The request –
Below is a block of records; repeat each one exactly.

Dataset excerpt

==================================================

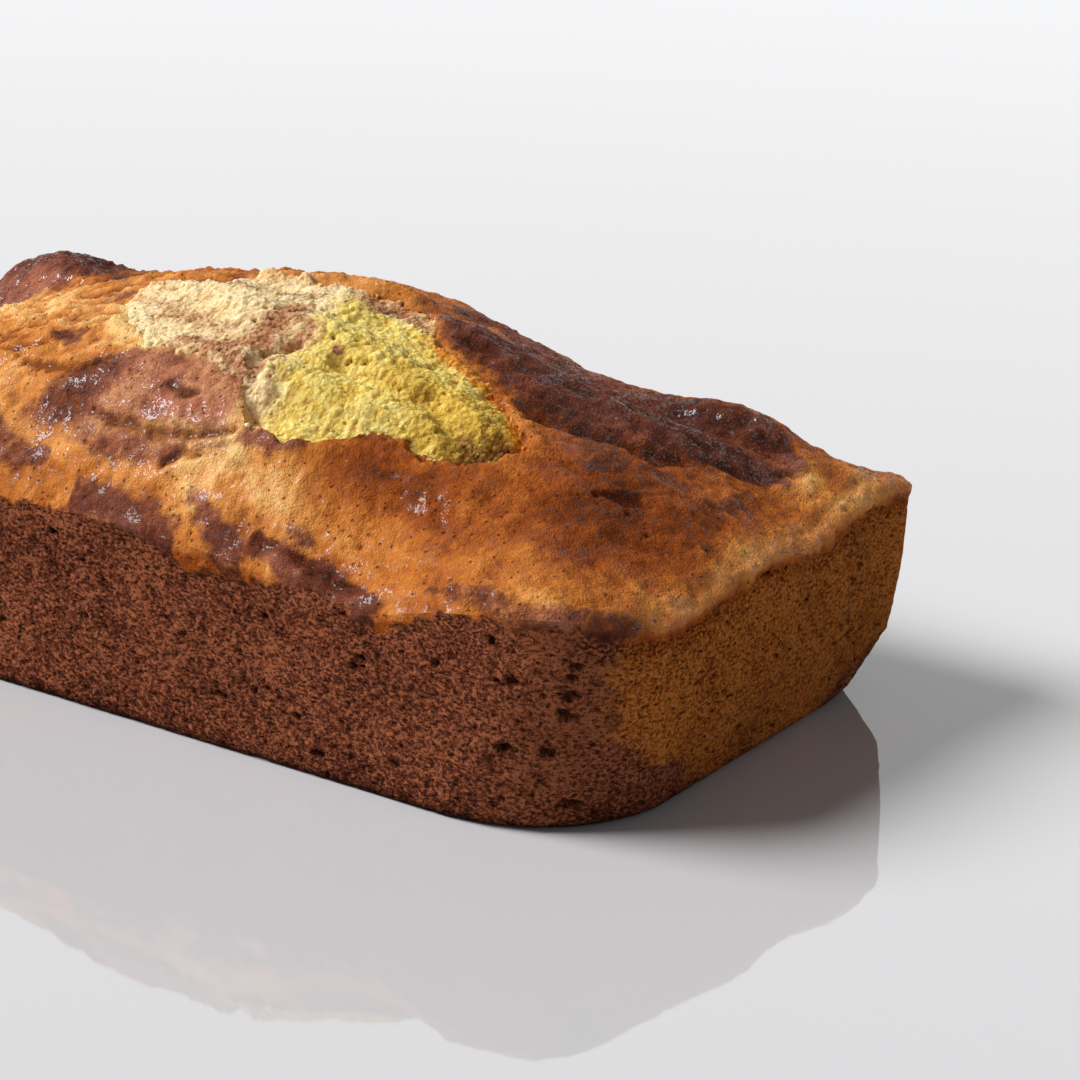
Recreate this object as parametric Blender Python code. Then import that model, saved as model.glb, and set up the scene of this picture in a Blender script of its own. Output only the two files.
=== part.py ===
"""Marble loaf cake: one whole, uncut loaf as one closed solid.

Frame: metres, +Z up, +X along the loaf, +Y to its back. The origin is the centre of the
underside. The side walls keep the shape of a tapered loaf tin. The top is a dome that has
burst along its crest while baking, with a raised rim, folds, lobes and a torn pocket.
"""
import bmesh
import bpy
import numpy as np

MM = 0.001
# Driving dimensions.
LENGTH = 226 * MM
WIDTH = 124.6 * MM
WALL_HEIGHT = 44 * MM
DOME_RISE = 33 * MM
# The walls that the tin gave: how far each one leans in at the floor, and its corners.
# The +X end is a little askew: its front corner stands further in than its back corner.
END_TAPER = 5.7 * MM
END_SKEW = 2.8 * MM
FRONT_TAPER = 0.5 * MM
BACK_TAPER = 1.5 * MM
RIM_ROLL = 3.5 * MM
FLOOR_ROLL = 2.5 * MM
FRONT_RIM = 28 * MM
FRONT_FLOOR = 32 * MM
BACK_RIM = 14 * MM
BACK_FLOOR = 24 * MM
CORNER_BEND = 30 * MM
# The back corner at the +X end is sharper above, and crumbled away below.
WORN_RIM = 9 * MM
WORN_FLOOR = 24 * MM
WORN_BEND = 13 * MM
# The dome: its flanks rise steeply from the rim and then flatten, like a cushion's.
CREST_X = 4 * MM
CREST_Y = 0 * MM
DOME_END = 109.5 * MM
DOME_FRONT = 61.5 * MM
DOME_BACK = 59 * MM
DROP_RIGHT = 0.81
DROP_LEFT = 0.765
# The torn crumb, where the crust has burst, and the unevenness of crumb and crust.
BURST_X = 16
BURST_Y = -16
BURST_LONG = 52
BURST_WIDE = 25
KNOB_PITCH = 8 * MM
KNOB_HEIGHT = 2.4 * MM
SWELL_PITCH = 22 * MM
SWELL_HEIGHT = 0.9 * MM
# The mesh: cells of the top, and rows of cells down the walls.
CELLS_X = 84
CELLS_Y = 44
WALL_ROWS = 5
ROLL_ROWS = 2

HALF_LENGTH = LENGTH / 2
HALF_WIDTH = WIDTH / 2
SPONGE = (0.36, 0.17, 0.07, 1.0)


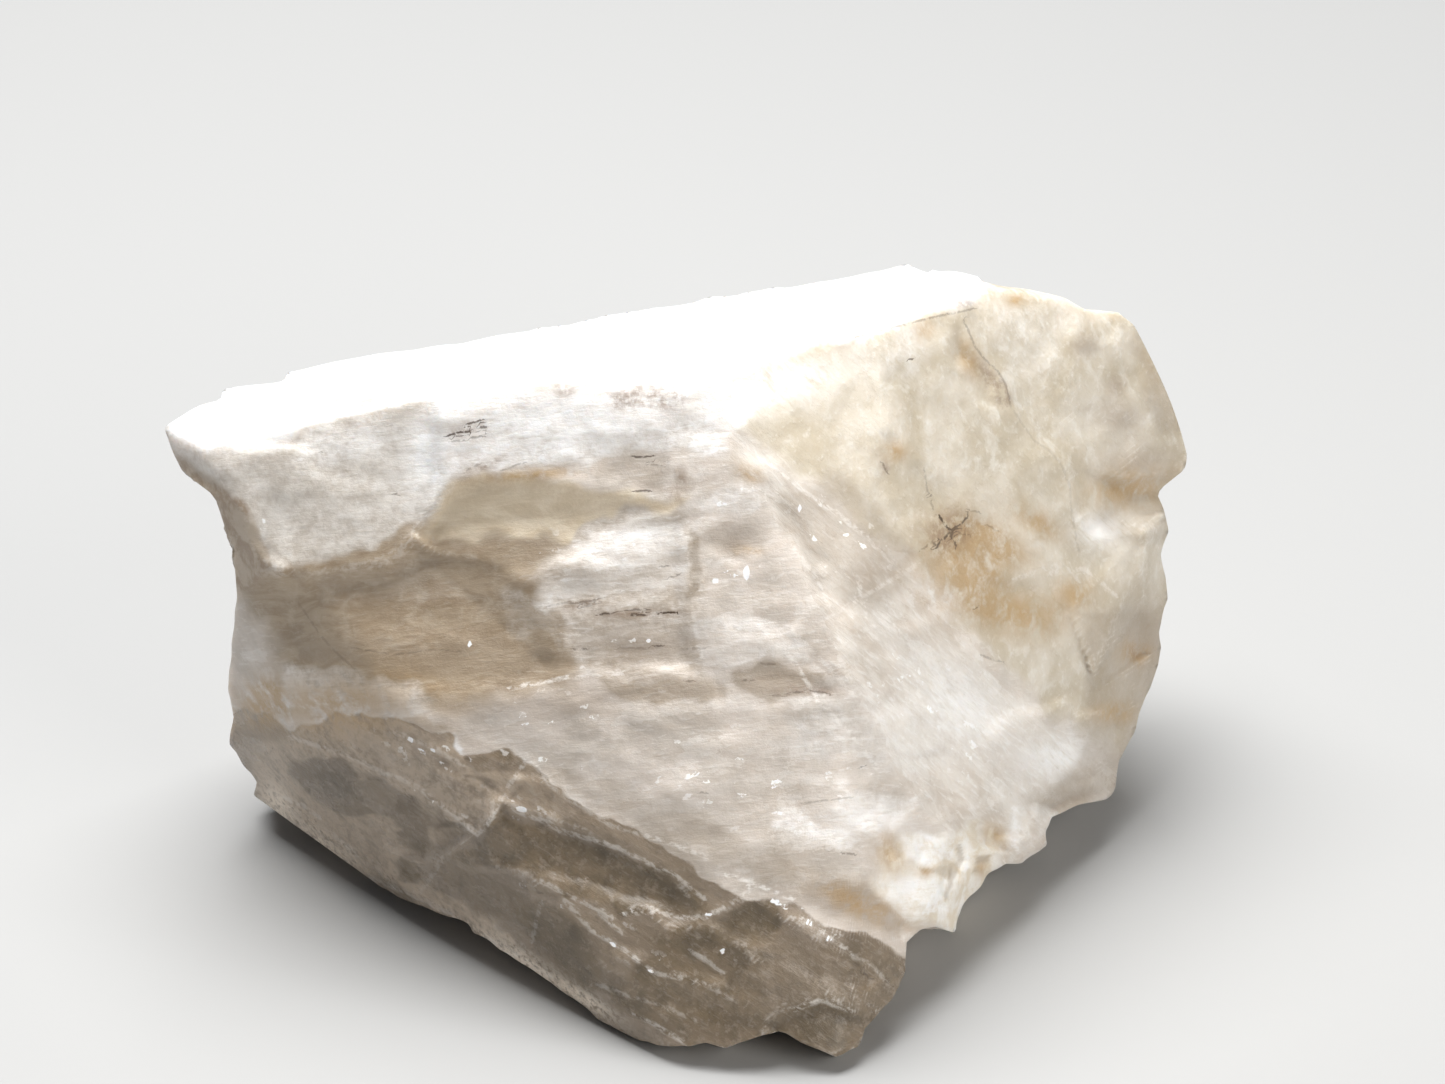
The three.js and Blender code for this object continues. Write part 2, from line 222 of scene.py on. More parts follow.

==================================================

Output –
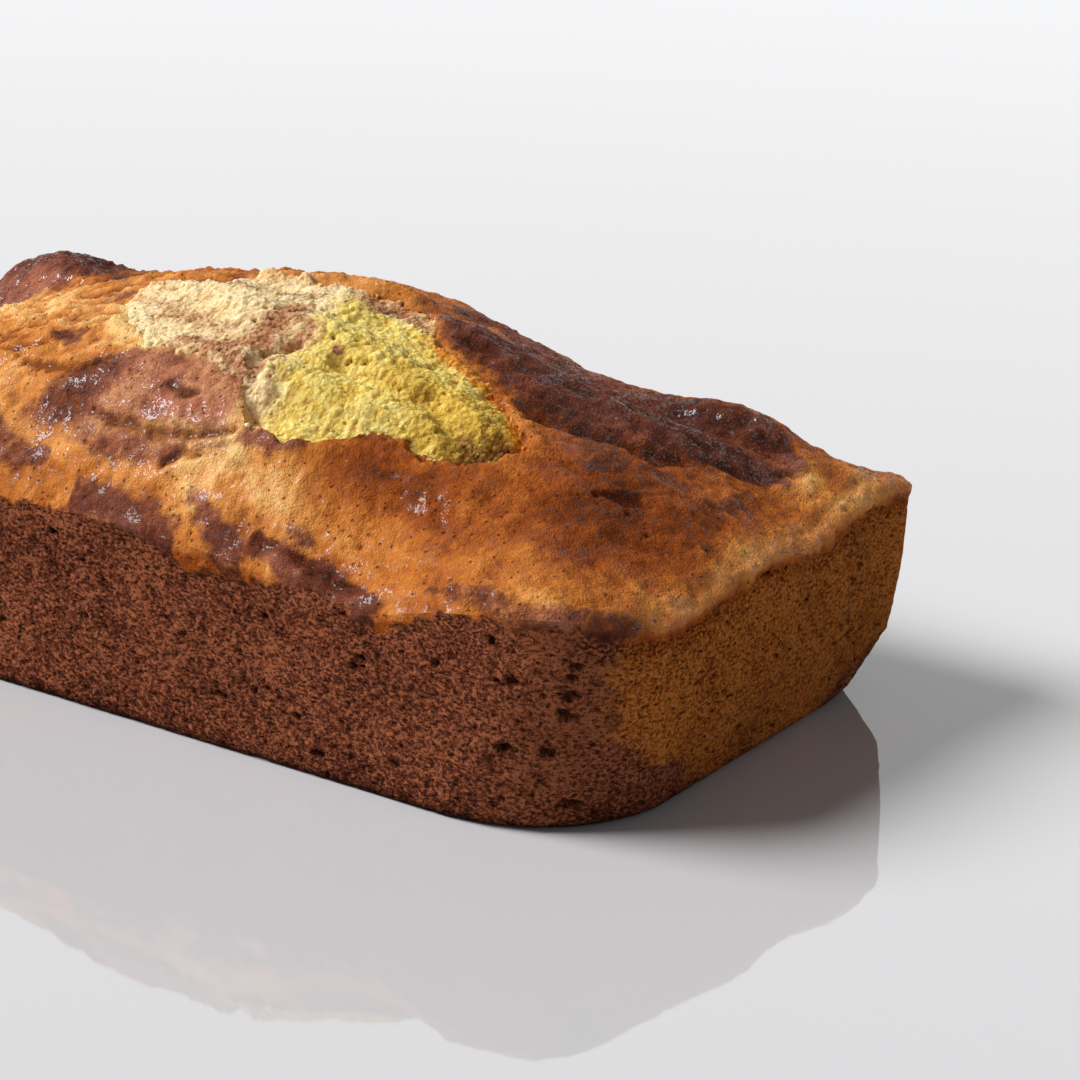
Recreate this object as parametric Blender Python code. Then import that model, saved as model.glb, and set up the scene of this picture in a Blender script of its own. Output only the two files.
=== part.py ===
"""Marble loaf cake: one whole, uncut loaf as one closed solid.

Frame: metres, +Z up, +X along the loaf, +Y to its back. The origin is the centre of the
underside. The side walls keep the shape of a tapered loaf tin. The top is a dome that has
burst along its crest while baking, with a raised rim, folds, lobes and a torn pocket.
"""
import bmesh
import bpy
import numpy as np

MM = 0.001
# Driving dimensions.
LENGTH = 226 * MM
WIDTH = 124.6 * MM
WALL_HEIGHT = 44 * MM
DOME_RISE = 33 * MM
# The walls that the tin gave: how far each one leans in at the floor, and its corners.
# The +X end is a little askew: its front corner stands further in than its back corner.
END_TAPER = 5.7 * MM
END_SKEW = 2.8 * MM
FRONT_TAPER = 0.5 * MM
BACK_TAPER = 1.5 * MM
RIM_ROLL = 3.5 * MM
FLOOR_ROLL = 2.5 * MM
FRONT_RIM = 28 * MM
FRONT_FLOOR = 32 * MM
BACK_RIM = 14 * MM
BACK_FLOOR = 24 * MM
CORNER_BEND = 30 * MM
# The back corner at the +X end is sharper above, and crumbled away below.
WORN_RIM = 9 * MM
WORN_FLOOR = 24 * MM
WORN_BEND = 13 * MM
# The dome: its flanks rise steeply from the rim and then flatten, like a cushion's.
CREST_X = 4 * MM
CREST_Y = 0 * MM
DOME_END = 109.5 * MM
DOME_FRONT = 61.5 * MM
DOME_BACK = 59 * MM
DROP_RIGHT = 0.81
DROP_LEFT = 0.765
# The torn crumb, where the crust has burst, and the unevenness of crumb and crust.
BURST_X = 16
BURST_Y = -16
BURST_LONG = 52
BURST_WIDE = 25
KNOB_PITCH = 8 * MM
KNOB_HEIGHT = 2.4 * MM
SWELL_PITCH = 22 * MM
SWELL_HEIGHT = 0.9 * MM
# The mesh: cells of the top, and rows of cells down the walls.
CELLS_X = 84
CELLS_Y = 44
WALL_ROWS = 5
ROLL_ROWS = 2

HALF_LENGTH = LENGTH / 2
HALF_WIDTH = WIDTH / 2
SPONGE = (0.36, 0.17, 0.07, 1.0)


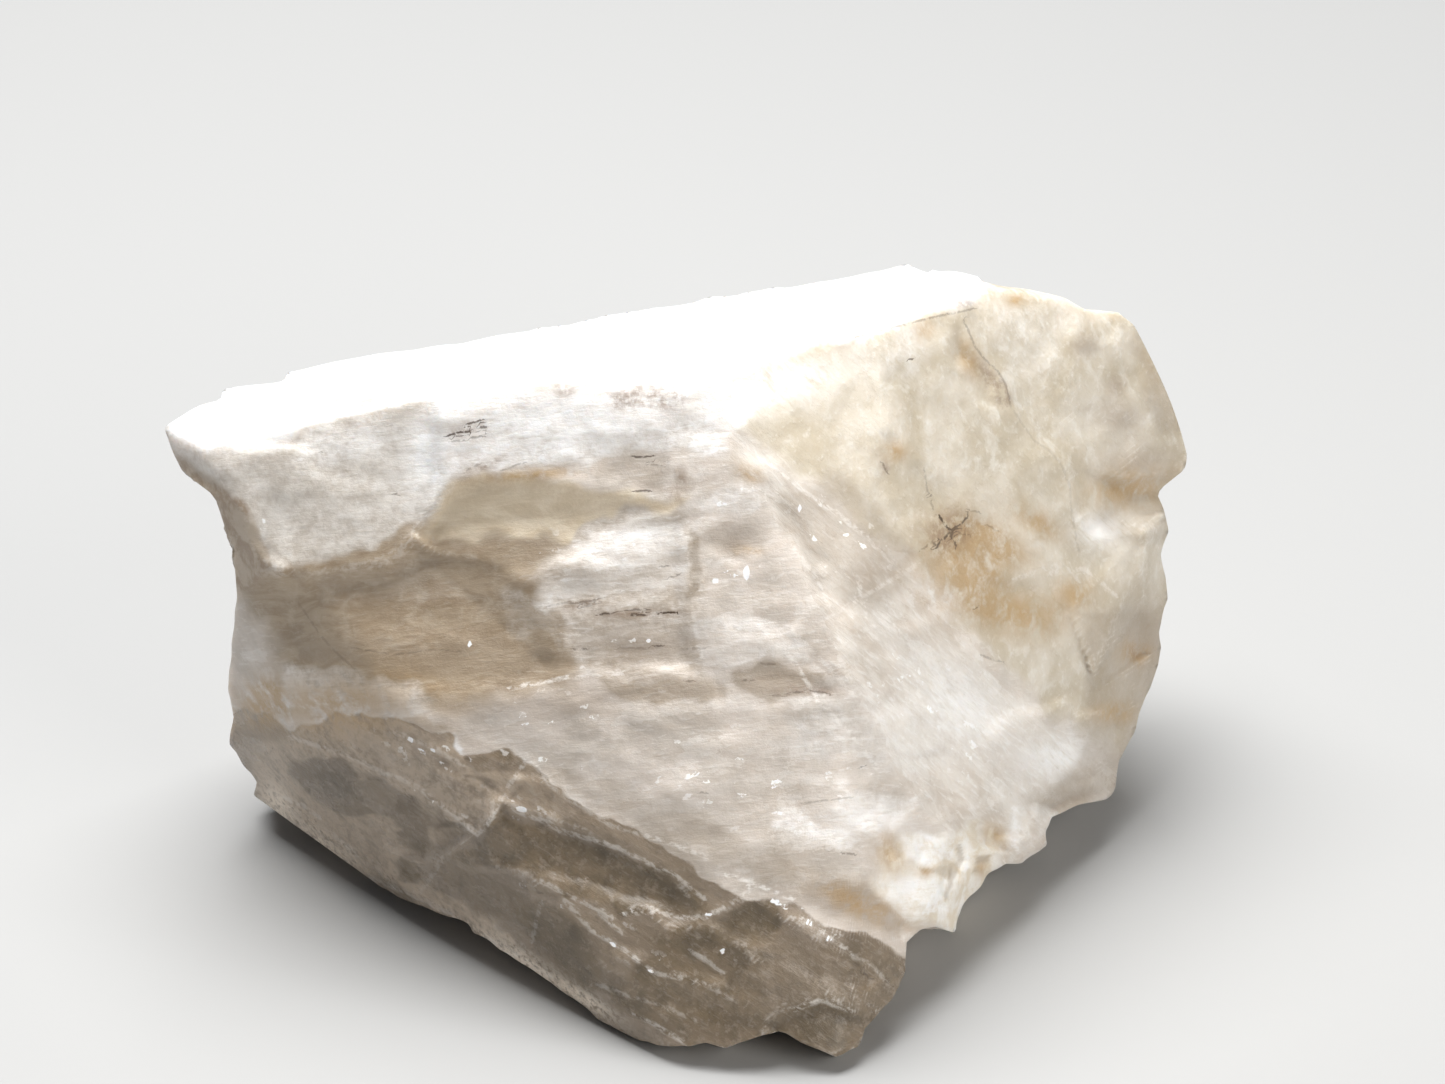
The three.js and Blender code for this object continues. Write part 2, from line 222 of scene.py on. More parts follow.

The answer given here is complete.